There are sparks here and there, but nothing catches. The aforementioned “Get Off On The Pain” starts strong lyrically: “The people down the street are packing up/ As if they found a neighbor doing witchcraft/ There isn’t anybody I could trust/ So I’m alone, dancing to a click track.” But then the chorus comes in, the chord work becomes generic and the song loses any intrigue it once had.

That’s the feeling of the entire EP—little sparks of talent in an otherwise generic project. It feels like Cuomo put all his creative energy into coming up with the idea for “SZNZ,” and not actually making the projects. If there’s one thing I admire about “SZNZ” it’s that it’s conceptually a passion project—why else would someone make it? Nobody was clamoring for a power-pop reinterpretation of “The Seasons.” Weezer’s recent discography includes a cover album nobody asked for, a hard rock album that nobody asked for (It’s called “Van Weezer,” for God’s sake!) and now this “SZNZ” project—which nobody asked for.

Whatever else you can say about Rivers Cuomo and Weezer, you have to admire them for following their bliss. That’s an artistic direction I much prefer to pick-me albums like their earlier “Pacific Daydream.” The Weezer of the past five years is firmly rooted in the territory of “guys fucking around and having fun,” which I much prefer to the desperate, cloying albums that bands past their prime trying to stay popular produce. 

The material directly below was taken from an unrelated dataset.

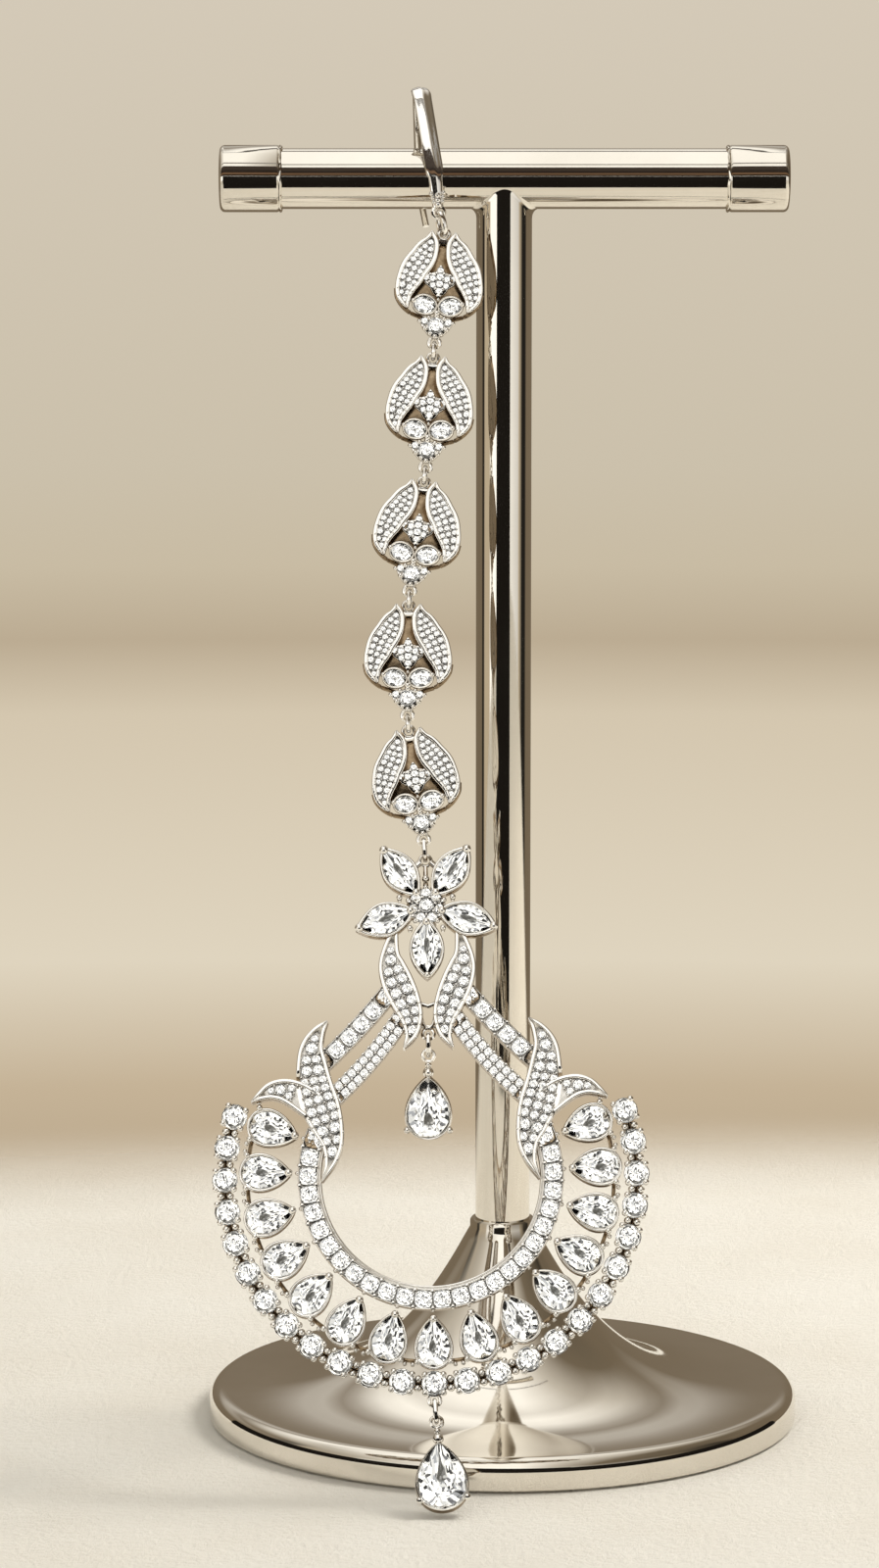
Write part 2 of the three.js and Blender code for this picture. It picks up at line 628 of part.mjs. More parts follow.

Instead of thinking of Weezer as a once-great band (or, less generously, a once-OK band) trying to reclaim its former fame, I think we should think of the group as a Gen-X neighborhood garage band, making music for the fun of it. They’re goofing around, they’re trying out new things, and occasionally they’ll make something you want to listen to. But most of the time, it’s bad—harmless fun, but bad.